Stories provide people with maps for living and by sharing our stories with others we pass on both a community’s history and its values.
Eastport’s “Stories We Tell Festival” will present stories from Maine in a dynamic five-month event that will allow storytellers to share their tales of place, culture, and history in multiple ways.
“We know that many stories are ancient and they’re meaningful,” says John Bear Mitchell, one of the festival storytellers and a lecturer in Wabanaki studies at the University of Maine. “It’s really important we continue to tell them because if we don’t, we deprive the future generations.”
Presented by the Eastport Arts Center in collaboration with the Sipayik Museum and The Quoddy Tides, the festival begins on Saturday, June 22, at 7 pm with a free storytelling event by Jo Radner, an internationally known folklorist and professor emerita from American University. Radner’s performance focuses on the 1947 fire in Brownfield, Maine.

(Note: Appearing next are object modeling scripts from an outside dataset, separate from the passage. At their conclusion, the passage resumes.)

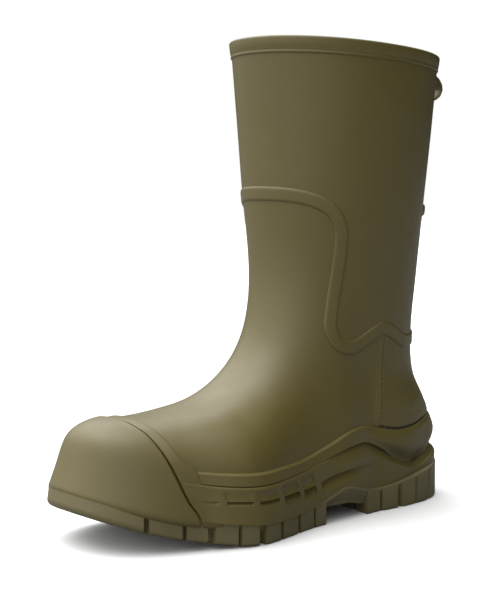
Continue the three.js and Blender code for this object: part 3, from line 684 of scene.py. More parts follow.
RIM_TOP, ROLL = 293.5, 1.5
bend = np.linspace(0, np.pi / 2, 7)
roll_z = RIM_TOP - ROLL + ROLL * np.sin(bend)
roll_outer = np.stack([roll_z, -0.6 + ROLL * np.cos(bend)], -1)
roll_inner = np.stack([roll_z, -3.6 - ROLL * np.cos(bend)], -1)[::-1]
rim_bead = [(283.4, -0.4), (283.45, 0.25), (283.65, 0.52), (284.0, 0.68), (284.5, 0.66), (284.9, 0.5),
            (285.2, 0.4), (285.6, 0.42), (286.6, 0.62), (288.5, 0.8)]
rim_inside = [(287, -5.1), (284.4, -5.0), (283.9, -4.5), (283.8, -2.0)]
rim_z, rim_stand = np.vstack([rim_bead, roll_outer, roll_inner, rim_inside]).T
rim_turn = np.linspace(0, 2 * np.pi, 240, endpoint=False)[:, None]
bar_piece("rim_band_rolled", level_ring(rim_turn, rim_z, rim_stand), node="rim_band", closed=True)

# the moulded stitch line that runs round the band just above its bead
rim_line = level_ring(np.linspace(0, 2 * np.pi, 400), 286.2, 0.3)
stitch_piece("rim_band_stitches", [stitched(rim_line, 2.7, 0.45)], skin_rubber)

# ---------------------------------------------------------------------------------------------
# Rear ledge: a short raised bar across the back of the leg, a kick-off step moulded from solid
# rubber and cured onto the panel.
# ---------------------------------------------------------------------------------------------
LEDGE_HALF = 0.62        # half of its run round the back, in radians
ledge_turn = np.linspace(np.pi - LEDGE_HALF, np.pi + LEDGE_HALF, 70)[:, None]
ledge_fade = smooth((LEDGE_HALF - np.abs(ledge_turn - np.pi)) / 0.09)
ledge_z, ledge_out = np.array([(186.9, -0.3), (187.0, 0.25), (187.4, 0.9), (188.2, 1.45), (189.4, 1.7),
                               (191, 1.72), (192.6, 1.68), (193.8, 1.45), (194.6, 0.95), (195, 0.3),
                               (195.1, -0.3)]).T
bar_piece("rear_ledge_bar", level_ring(ledge_turn, ledge_z, -0.3 + (ledge_out + 0.3) * ledge_fade),
          node="rear_ledge")

# ---------------------------------------------------------------------------------------------
# Pull loop: a 10 mm wide ribbon of rubber folded into a D at the back of the rim, both ends
# cured flat onto a small tab, so the boot can be hooked and pulled on.
# ---------------------------------------------------------------------------------------------
LOOP = [(-69.5, 283.2), (-74, 286.2), (-80, 287.6), (-85.6, 287.1), (-90.2, 284.4), (-93, 280.6),
        (-93.4, 276.7), (-91.4, 272.6), (-87.4, 269.8), (-81.6, 268.4), (-75.5, 268.4), (-69.2, 269.2)]
RIBBON_HALF, RIBBON_THICK_HALF = 5.0, 1.0
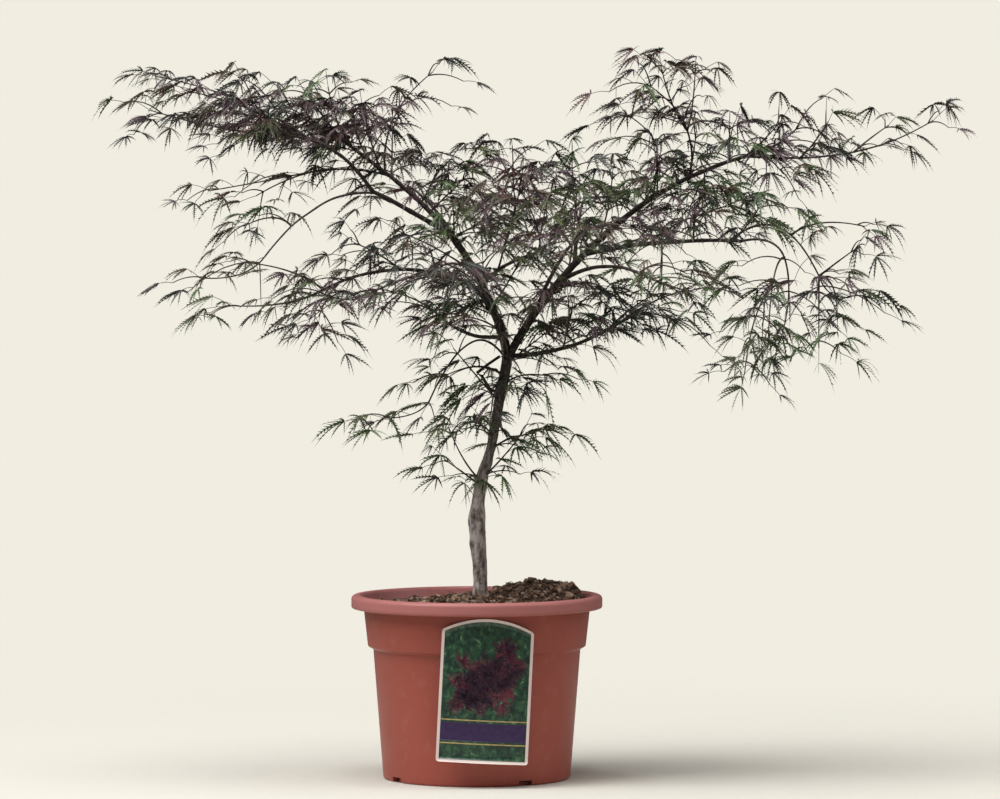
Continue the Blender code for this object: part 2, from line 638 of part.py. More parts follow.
class Foliage:
    """Grows one mass of leaves at a time, and keeps each clear of the limbs and of the others."""

    def __init__(self, limb_trees, routes, stem_trees, shape):
        self.limb_trees = limb_trees
        self.spaces = Spaces(routes)
        self.stem_trees = stem_trees
        self.shape = shape
        self.placed = []

    def is_clear(self, name, work, on_stem):
        """Whether the piece keeps to its space and touches no limb, no leaf and no stem but its own."""
        corners = [corner.co for corner in work.verts]
        if not all(in_crown(corner) for corner in corners) or not self.spaces.holds(name, corners):
            return False
        tree = BVHTree.FromBMesh(work)
        stems = [stem for other, stem in self.stem_trees.items() if other != name or not on_stem]
        return not any(tree.overlap(other) for other in self.limb_trees + stems + self.placed)

    def try_leaf(self, name, root, way, length, size, rng):
        """Add a twig and its leaf, or a leaf straight on the stem's end. Returns the pieces, if clear."""
        end = root + way * length
        lay = drooped(way, LEAF_DROOP * around_one(rng, DROOP_VARIATION))
        leaf = leaf_piece(end, lay, rng.uniform(-LEAF_ROLL, LEAF_ROLL), size, self.shape)
        pieces = [leaf]
        if length:
            pieces.append(twig_piece(root, end + lay * LEAF_ROOT))
        if self.is_clear(name, leaf, on_stem=not length):
            if not length or self.is_clear(name, pieces[1], on_stem=True):
                return pieces
        for piece in pieces:
            piece.free()
        return None

    def grow_twig(self, mass, root, way, turn, reach, rng):
        """One twig and its leaf, turned about the stem, or a leaf in line with the stem if its reach is 0.
        It is tried shorter and shorter, and is left out if no try is clear."""
        for attempt in range(TWIG_TRIES):
            shrink = 1 - (1 - SHORTEST_TRY) * attempt / TWIG_TRIES
            size = math.sqrt(shrink) * around_one(rng, SIZE_VARIATION)
            length = reach * shrink * around_one(rng, LENGTH_VARIATION)
            roll = math.radians(turn + rng.uniform(-TURN_VARIATION, TURN_VARIATION))
            open_by = math.radians(TWIG_FORWARD + rng.uniform(-FORWARD_VARIATION, FORWARD_VARIATION))
            out = frame_along(way, roll).to_3x3() @ Vector((math.cos(open_by), 0.0, math.sin(open_by)))
            heading = drooped(out, TWIG_DROOP) if reach else way
            pieces = self.try_leaf(mass.name, root, heading, length, size, rng)
            if pieces:
                self.placed += [BVHTree.FromBMesh(piece) for piece in pieces]
                return pieces
        return []

    def grow(self, mass, route, rng):
        """The pieces of a mass: pairs of twigs along its stem, each with a leaf, and a leaf at its end."""
        grown = []
        for pair in range(mass.pairs):
            share = FIRST_PAIR_SHARE + (LAST_PAIR_SHARE - FIRST_PAIR_SHARE) * pair / (mass.pairs - 1)
            node, way, _ = point_along(route, share)
            reach = mass.spread * (1 - TWIG_TAPER * share)
            for side in (-1, 1):
                root = node + way * PAIR_OFFSET * side
                turn = PAIR_TURN * pair * abs(way.z) + 90 * side
                grown += self.grow_twig(mass, root, way, turn, reach, rng)
        tip, way, _ = point_along(route, 1.0)
        grown += self.grow_twig(mass, tip, way, 0, 0, rng)
        return grown


def largest_body(mesh):
    """Keep the mesh's biggest body, and drop every loose scrap and inner shell."""
    work = bmesh.new()
    work.from_mesh(mesh)
    bmesh.ops.remove_doubles(work, verts=work.verts, dist=FINE_WELD)
    bmesh.ops.triangulate(work, faces=work.faces)
    left = set(work.faces)
    bodies = []
    while left:
        body = {left.pop()}
        rim = list(body)
        while rim:
            inner_edges = [edge for edge in rim.pop().edges if len(edge.link_faces) == 2]
            beyond = {face for edge in inner_edges for face in edge.link_faces} - body
            body |= beyond
            rim += beyond
        left -= body
        bodies.append(body)
    keep = max(bodies, key=len)
    bmesh.ops.delete(work, geom=[face for face in work.faces if face not in keep], context="FACES")
    work.to_mesh(mesh)
    work.free()


def joined(name, stem, pieces, look):
    """Fuse the pieces to the stem by one Boolean union on their collection."""
    for index, piece in enumerate(pieces):
        add_object(f"{name}_piece_{index}", mesh_from(piece, name), WORK_COLLECTION)
    union = stem.modifiers.new("join", "BOOLEAN")
    union.operation = "UNION"
    union.solver = "EXACT"
    union.operand_type = "COLLECTION"
    union.collection = bpy.data.collections[WORK_COLLECTION]
    mesh = evaluated_mesh(stem)
    largest_body(mesh)
    bpy.data.objects.remove(stem)
    for thing in list(bpy.data.collections[WORK_COLLECTION].objects):
        bpy.data.objects.remove(thing)
    add_object(name, mesh, look=look)


def build_foliage(limbs, limb_trees, looks):
    """Every mass of leaves. The stems come first, because they share out the room."""
    routes = {mass.name: stem_route(mass, limbs) for mass in MASSES}
    stems = {}
    for mass in MASSES:
        route = routes[mass.name]
        radii = tapering(STEM_THICK, STEM_THIN, len(route))
        stems[mass.name] = tapered(mass.name + "_stem", route, radii, STEM_BEVEL, CUTTER_COLLECTION)
    stem_trees = {name: tree_of(stem) for name, stem in stems.items()}
    foliage = Foliage(limb_trees, routes, stem_trees, leaf_shape())
    for index, mass in enumerate(MASSES):
        rng = random.Random(TWIG_SEED + index)
        pieces = foliage.grow(mass, routes[mass.name], rng)
        joined(mass.name, stems[mass.name], pieces, looks[index % len(looks)])


def main():
    """Build the whole plant."""
    clear_scene()
    build_pot(material("pot_plastic", COLOURS["pot"], POT_ROUGHNESS))
    build_soil(material("bark_compost", COLOURS["soil"], DULL_ROUGHNESS))
    build_label(material("label_card", COLOURS["plant_label"], LABEL_ROUGHNESS))
    bark = material("trunk_bark", COLOURS["trunk"], DULL_ROUGHNESS)
    young_bark = material("bough_bark", COLOURS["bough"], DULL_ROUGHNESS)
    limbs, limb_trees = build_limbs(bark, young_bark)
    purple = material("purple_leaves", COLOURS["foliage_purple"], LEAF_ROUGHNESS)
    green = material("green_leaves", COLOURS["foliage_green"], LEAF_ROUGHNESS)
    build_foliage(limbs, limb_trees, (purple, green))


main()
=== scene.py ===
"""Looks for a laceleaf Japanese maple in a nursery pot: bark, dissected leaves, bark compost, pot and label.

Lengths are metres in the frame of the CAD model: +Z up, the front towards -Y, and the origin at the
centre of the pot's flat underside.
"""

import json
import math
import random
from collections import namedtuple

import bpy
import numpy as np
from mathutils import Matrix, Vector, noise

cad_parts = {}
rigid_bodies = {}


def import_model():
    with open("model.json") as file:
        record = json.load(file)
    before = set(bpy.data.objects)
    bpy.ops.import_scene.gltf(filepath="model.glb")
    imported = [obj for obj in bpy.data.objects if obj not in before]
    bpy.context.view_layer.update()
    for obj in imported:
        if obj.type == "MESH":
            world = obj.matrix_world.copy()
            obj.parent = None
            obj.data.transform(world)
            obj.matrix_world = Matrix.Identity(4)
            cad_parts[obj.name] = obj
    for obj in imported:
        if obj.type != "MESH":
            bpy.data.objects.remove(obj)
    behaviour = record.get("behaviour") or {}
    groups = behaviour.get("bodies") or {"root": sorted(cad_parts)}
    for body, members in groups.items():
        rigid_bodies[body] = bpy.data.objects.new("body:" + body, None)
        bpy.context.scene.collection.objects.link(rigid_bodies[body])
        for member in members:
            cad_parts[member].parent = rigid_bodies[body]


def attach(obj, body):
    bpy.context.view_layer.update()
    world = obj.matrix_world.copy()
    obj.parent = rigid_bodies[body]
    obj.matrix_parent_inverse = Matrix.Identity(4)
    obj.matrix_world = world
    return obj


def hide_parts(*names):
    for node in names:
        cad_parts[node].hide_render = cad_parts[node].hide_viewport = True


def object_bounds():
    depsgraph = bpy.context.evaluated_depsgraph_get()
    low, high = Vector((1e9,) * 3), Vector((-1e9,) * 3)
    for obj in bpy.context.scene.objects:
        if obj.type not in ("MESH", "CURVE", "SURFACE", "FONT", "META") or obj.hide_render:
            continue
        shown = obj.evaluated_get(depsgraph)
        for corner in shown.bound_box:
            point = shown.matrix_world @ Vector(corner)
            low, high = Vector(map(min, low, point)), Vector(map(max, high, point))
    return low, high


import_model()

CAD_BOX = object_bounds()
UP = Vector((0.0, 0.0, 1.0))
DOWN = np.array((0.0, 0.0, -1.0))
STEEP = 0.1
SHORTEST = 1e-12
EVEN = (1.0, 1.0, 1.0)

# Camera: in front of the plant, a little above the crown's middle, looking down a little.
CAMERA_PLACE = (0.0258, -6.0, 0.6379)
CAMERA_PITCH = 0.0359
CAMERA_LENS = 194.0
CAMERA_SENSOR = 36.0

# Studio.
CREAM = (0.879, 0.847, 0.753)
WORLD_LIGHT = 0.12
FLOOR_COLOUR = (0.61, 0.588, 0.528)
FLOOR_RADIUS = 1.6
FLOOR_FADE = (0.25, 1.4)
FLOOR_RINGS = 24
FLOOR_STEPS = 96
LIGHT_AIM = (0.0, 0.0, 0.3)
# Lights: each one's place, size and power. The front one is high, so that the pot's lip casts its shadow.
LIGHTS = (
    ("left", (-3.5, -2.0, 5.0), 4.0, 350),
    ("front", (-0.5, -1.0, 6.0), 3.5, 290),
    ("right", (5.0, -1.0, 4.0), 4.5, 100),
)

# Pot: a tapering body, a wider collar above a step, and a rolled lip.
POT_HEIGHT = 0.2046
POT_WALL = 0.002
POT_FLOOR = 0.004
BASE_RADIUS = 0.1045
BASE_ROUNDING = 0.002
BODY_TOP_RADIUS = 0.1155
BODY_TOP = 0.1445
STEP_RISE = 0.0035
COLLAR_FOOT_RADIUS = 0.1215
COLLAR_TOP_RADIUS = 0.1262
LIP_RADIUS = 0.140
LIP_DEPTH = 0.0145
LIP_ROUNDING = 0.0045
LIP_INNER_RADIUS = 0.1285
EDGE_ROUNDING = 0.0009
POT_STEPS = 160
LIP_POINTS = 9
HEEL_POINTS = 6
ROUNDING_LIMIT = 0.4
MERGE_DISTANCE = 0.00001
SHARP_ANGLE = 40
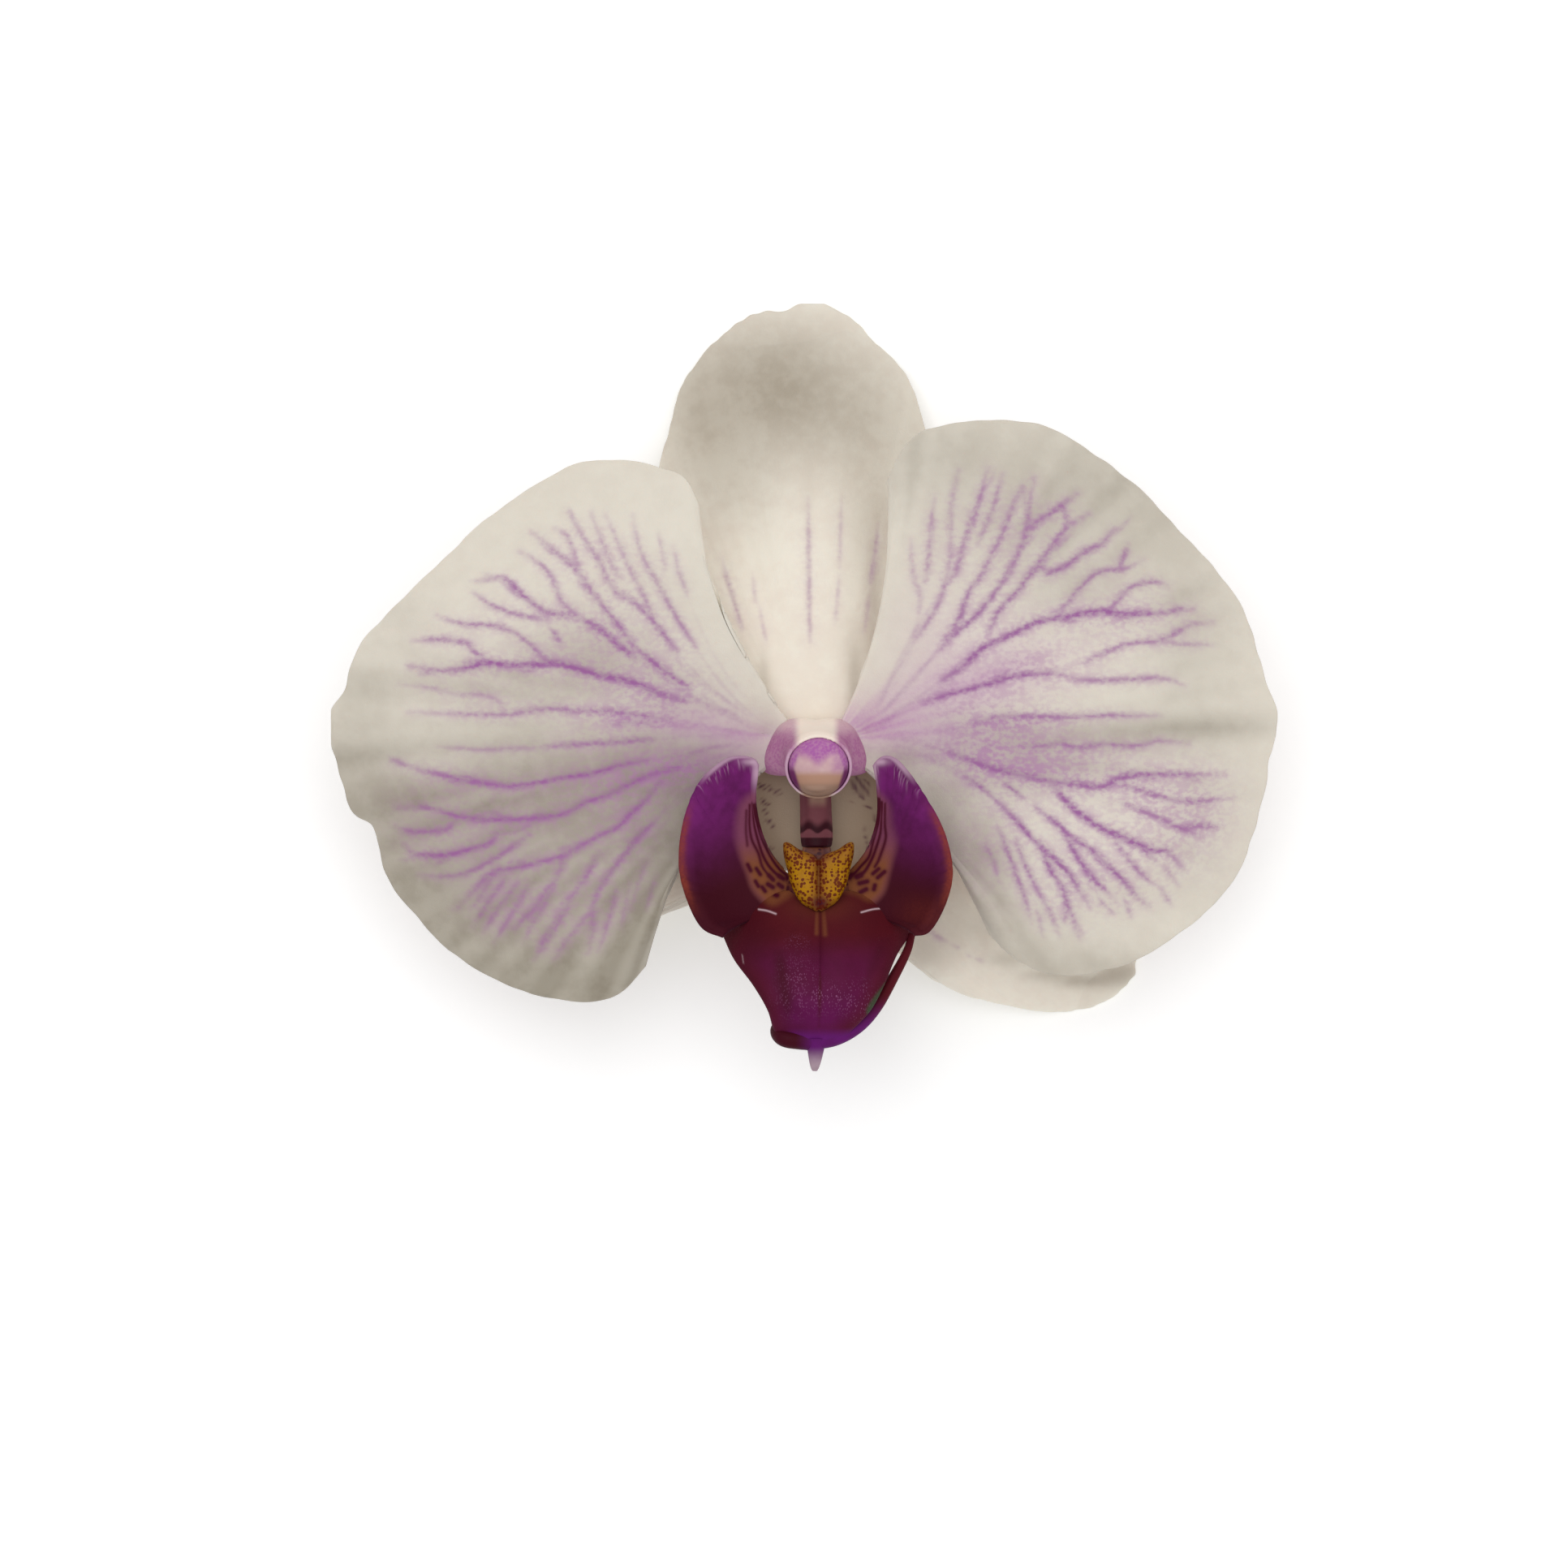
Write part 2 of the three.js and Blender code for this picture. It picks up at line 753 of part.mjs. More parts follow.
// Assembly
const bloom = new THREE.Group();
bloom.add(
  piece("dorsal_sepal", sepal(DORSAL, 18, 15, sepalHeight([0, 0], [0, 43.5], 1.5)), COLORS.sepal),
  piece(
    "lateral_sepal_left",
    sepal(LATERAL_LEFT, 16, 13, sepalHeight([-0.3, -6], [-32.2, -15.6], 1.2)),
    COLORS.sepal,
  ),
  piece(
    "lateral_sepal_right",
    sepal(LATERAL_RIGHT, 16, 13, sepalHeight([0.3, -6], [32.6, -24.4], 1.2)),
    COLORS.sepal,
  ),
  piece(
    "petal_left",
    petal(
      PETAL_LEFT,
      petalHeight({
        root: [-4.8, -0.4],
        side: -1,
        tilt: 0.4,
        pleats: [
          [0.03, 1.1, 0.06],
          [-0.07, -0.8, 0.05],
          [-0.2, 0.5, 0.08],
        ],
      }),
    ),
    COLORS.petal,
  ),
  piece(
    "petal_right",
    petal(
      PETAL_RIGHT,
      petalHeight({
        root: [4.8, -0.4],
        side: 1,
        tilt: 1.1,
        pleats: [
          [0.09, 0.9, 0.06],
          [0, -0.9, 0.05],
          [-0.14, 0.4, 0.08],
        ],
      }),
    ),
    COLORS.petal,
  ),
  piece("lip", lip(), COLORS.lip, 0.45),
  piece("callus", geometryOf(callusBody()), COLORS.callus, 0.35),
  piece("column", column(), COLORS.column, 0.5),
  piece("anther_cap", antherCap(), COLORS.cap, 0.5),
  piece("pollinarium", pollinarium(), COLORS.pollen, 0.4),
  piece("pedicel", pedicel(), COLORS.stalk, 0.5),
);

// The box of the bloom is centred over the origin, with the table at z = 0.
const box = new THREE.Box3().setFromObject(bloom, true);
const middle = box.getCenter(vec(0, 0));
const part = new THREE.Group();
bloom.position.set(-middle.x, -middle.y, -box.min.z);
part.add(bloom);

export default part;
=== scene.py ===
"""A moth orchid bloom, picked with its own short stalk and lying face up on a pale table.

Every shape is drawn in millimetres in the bloom's own frame: +Z up, +Y to the top sepal, +X to the
right of the face, and the axis of growth at x = 0, y = 0. Points are moved into the scene's frame and
turned into metres only when they are put into a mesh.
"""

import math

import bpy
import numpy as np
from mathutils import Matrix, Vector


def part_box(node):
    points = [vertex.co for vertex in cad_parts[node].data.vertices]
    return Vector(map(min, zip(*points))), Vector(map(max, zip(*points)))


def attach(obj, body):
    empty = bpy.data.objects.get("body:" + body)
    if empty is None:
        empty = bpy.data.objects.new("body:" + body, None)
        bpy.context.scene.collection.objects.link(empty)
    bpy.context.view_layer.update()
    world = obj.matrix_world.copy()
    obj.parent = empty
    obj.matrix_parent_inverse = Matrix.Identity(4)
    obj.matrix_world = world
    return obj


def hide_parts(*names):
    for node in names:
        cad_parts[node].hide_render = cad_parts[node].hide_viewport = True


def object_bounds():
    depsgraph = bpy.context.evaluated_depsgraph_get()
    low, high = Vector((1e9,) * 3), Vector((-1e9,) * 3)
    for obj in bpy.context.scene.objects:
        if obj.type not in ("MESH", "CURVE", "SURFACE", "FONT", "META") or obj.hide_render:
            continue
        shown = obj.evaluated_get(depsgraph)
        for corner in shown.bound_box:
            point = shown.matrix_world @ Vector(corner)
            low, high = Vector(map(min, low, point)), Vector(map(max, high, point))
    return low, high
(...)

Radner’s presentation is preceded that day by a workshop on eliciting memory from 1-3 pm. The cost is $10, and students must register in advance, via this site, or by email to workshops@eastportartscenter.org.
Other events in the festival include storytellings by John Bear Mitchell, on Saturday, July 13, at 7 pm; the Sipayik Museum’s Dwayne Tomah, Passamaquoddy Language Keeper, on Saturday, August 17, at 7 pm; and internationally recognized storyteller Antonio Rocha, on Saturday, September 15 at 7 pm.
Mitchell’s stories will focus on the traditional stories told by Wabanaki people regarding Espun, the trickster raccoon. “He’s mischievous and does things that nobody else does, and he likes to make up stories and go to different places,” Mitchell explained.
Tomah will share traditional Passamaquoddy stories, including those from the times of residential schools, when Native children were taken from their families and housed in government- or church-run schools.
The story told by Rocha, an award-winning international folklorist, is of the Malaga, a slave ship built in Brunswick, Maine, in 1832. Although it was illegal to traffic African slaves to the United States at that time, the Malaga engaged in the illicit trade for years.
The festival concludes on Saturday, October 5 at 7 pm, with a StorySlam revolving around stories told by local residents.
All these stories are crucial for society to engage in and remember.
“Everybody has stories but too often we just don’t tell them,” Mitchell said. “But if your hoard stories, and you hoard information, nobody else gets to share in their beauty.”
To know ourselves, he continued, we need to know our stories.
“Stories inform us about everything – history to culture. They tell us who we are and how we’re shaped. They’re our past, our present, and our future.”